JAKARTA, KOMPAS — Faisal Syafrudin, Kepala Badan Pajak dan Retribusi Daerah atau BPRD DKI Jakarta, menjelaskan, berkenaan dengan kebijakan perluasan penerima pembebasan Pajak Bumi dan Bangunan, potensi kehilangan penerimaan pajak DKI sebesar Rp 27 miliar. Namun, potensi kehilangan itu akan bisa ditutupi dengan pendapatan pajak dari bangunan komersial yang tingkat pertumbuhannya tinggi.
”Kisaran seluruhnya hampir Rp 27 miliar. Itu termasuk dari guru, dosen, atau tenaga pendidik,” kata Faisal, Jumat (26/4/2019).
Dijelaskan Faisal, pertumbuhan kawasan komersial di DKI Jakarta lebih cepat dibandingkan dengan pertumbuhan kawasan residensial.

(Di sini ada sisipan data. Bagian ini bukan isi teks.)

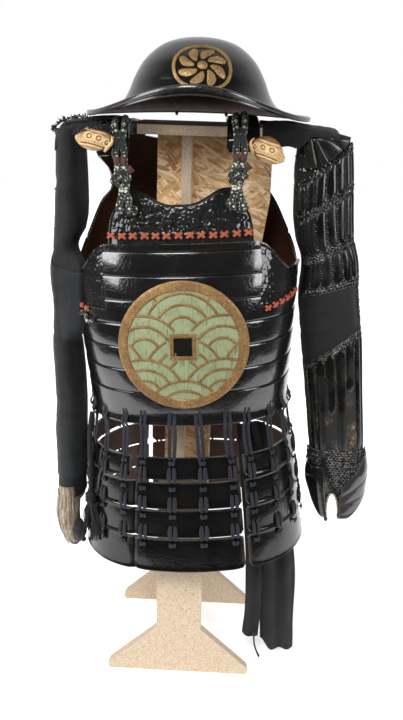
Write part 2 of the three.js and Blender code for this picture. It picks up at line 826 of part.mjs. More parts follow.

Hal itu dinilai sebagai keuntungan yang akan menopang pembebasan Pajak Bumi dan Bangunan (PBB) DKI bagi kelompok khusus tersebut.
BPRD juga memetakan kembali data wajib pajak yang sesuai dengan kondisi di lapangan. Tujuannya, supaya pembebasan pajak tepat sasaran dan adil.
Perluasan pembebasan PBB di Jakarta diberlakukan setelah Gubernur DKI Jakarta Anies Baswedan merevisi peraturan gubernur terkait pembebasan PBB untuk memperluas sasaran penerima.
BPRD memetakan kembali data wajib pajak yang sesuai dengan kondisi di lapangan. Tujuannya, supaya pembebasan pajak tepat sasaran dan adil.
Melalui Peraturan Gubernur Nomor 42 Tahun 2019, Anies membebaskan PBB untuk veteran pejuang kemerdekaan, veteran pembela kemerdekaan, penerima tanda jasa bintang gerilya, mantan presiden dan mantan wakil presiden, mantan gubernur dan mantan wakil gubernur, purnawirawan TNI/POLRI, serta pensiunan pegawai negeri sipil, guru, dosen, dan tenaga kependidikan, atau janda/dudanya.
Untuk pembebasan itu, kata Anies, pada hari Jumat, di kantor dinas teknis, Pemerintah Provinsi DKI masih perlu mengumpulkan informasi dan obyek pajak bangunan untuk perkotaan dan perdesaan secara komprehensif. Proses yang disebut fiscal cadaster itu diharapkan bisa selesai pada 2019 supaya bisa menjangkau seluruh Jakarta.
”Dengan begitu, pada tahun depan kebijakan pajak kita berdasarkan kenyataan di lapangan,” kata Anies.